Los artistas nipones, imbuidos de su propia tradición desarrollada al margen de la batalla por conquistar el espacio emprendida en Occidente tras el Renacimiento, abrazaron con comodidad la reciente ruptura occidental con la perspectiva y las premisas geométricas euclidianas.
Yoshishige Saito lo refleja bien en su «Trabajo 7», una bella obra que dio a luz durante su retiro en un pequeño pueblo de pescadores, en la que creó una suerte de gramática propia con un taladro aplicado directamente sobre la superficie de madera recubierta con un brillante carmín, cuya composición jamás quiso desvelar.
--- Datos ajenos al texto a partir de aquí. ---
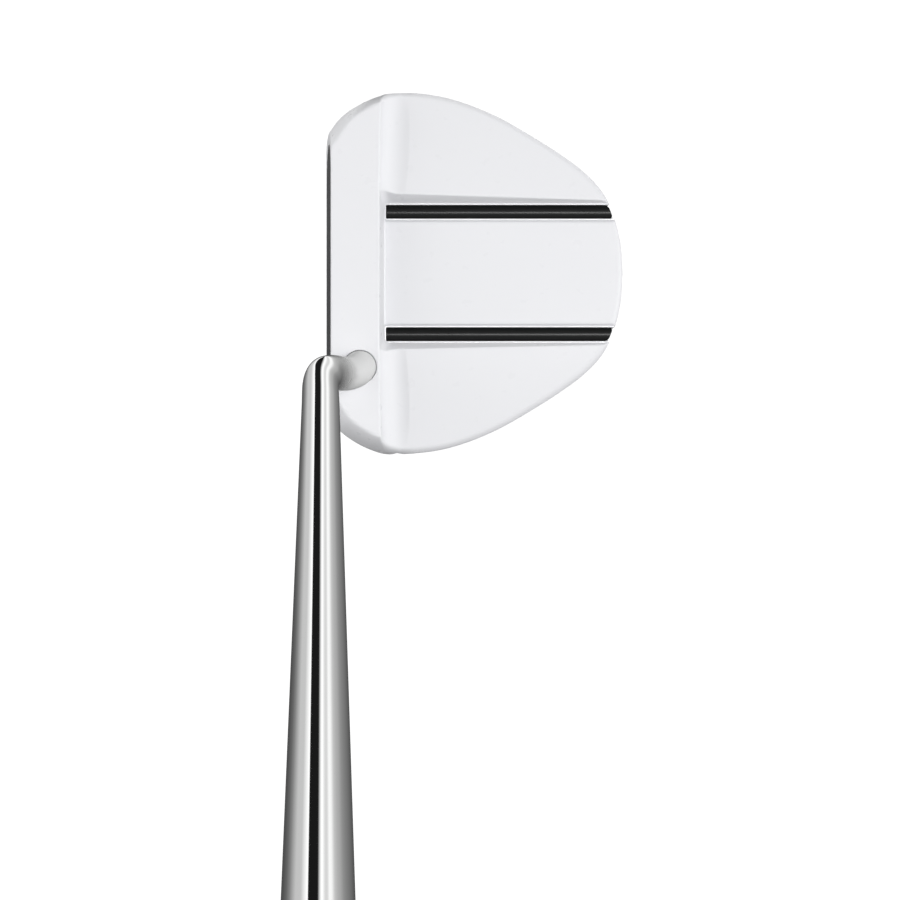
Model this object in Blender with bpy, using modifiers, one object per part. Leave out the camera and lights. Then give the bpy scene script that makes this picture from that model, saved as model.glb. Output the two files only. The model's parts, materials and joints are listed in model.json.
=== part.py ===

La materia también es central en el trabajo de varios artistas que estaban marcados por el respeto reverencial que la tradición nipona concede a la naturaleza, de la que los autores se llegaban a considerar simples instrumentos, renunciando incluso al uso del pincel o la espátula.
Fue el caso de Kazuo Shiraga, padre del impresionante «Tenbousei Ryoutouda», un lienzo cargado de una pintura de vivos colores atravesada por profundos surcos que el artista realizaba con sus pies, mientras pendía sobre el cuadro, colgado de un arnés.
«Shiraga optó por perder el control de sus extremidades y se obligaba a mirar al techo, mientras dejaba que la energía de la propia materia se hiciera paso en el cuadro a través de él», afirma la experta del Bozar, Anne Laloyaux.
Su coetáneo estadounidense Jackson Pollock también tenía predilección por pintar sobre el suelo para poder dejar fluir la materia y creó un estilo cuya influencia se percibe claramente en «Aooribe Jösekihei» de Mineo Okabe o «Sökoku» («Conflicto») de Tatsuoki Nambata.
El artista Taro Okamoto, amigo del surrealista Andre Betón, recurre a los contrastes de colores elementales y las formas sinuosas para crear también corrientes de movimiento, chasquidos pictóricos, en su obra «Hombres en llamas», una de las primeras denuncias contra la catástrofe nuclear.
El cuadro, inspirado por el caso del barco atunero Daigo Fukuryu Maru, cuyos marinos quedaron gravemente heridos tras verse expuestos a la radiación de las pruebas atómicas de los estadounidenses en las Islas Bikini, presenta además formas primitivas, influenciadas también por los muralistas mexicanos.
Medio siglo después, las obras de los vanguardistas japoneses siguen apelando a los visitantes de la muestra -abierta hasta el 22 de enero-, en la que pueden ver reflejada su propia crisis de identidad ante un mundo en profundo cambio, globalizado pero a la vez nacionalista, donde una vez más el arte emprende la dura tarea de trascender.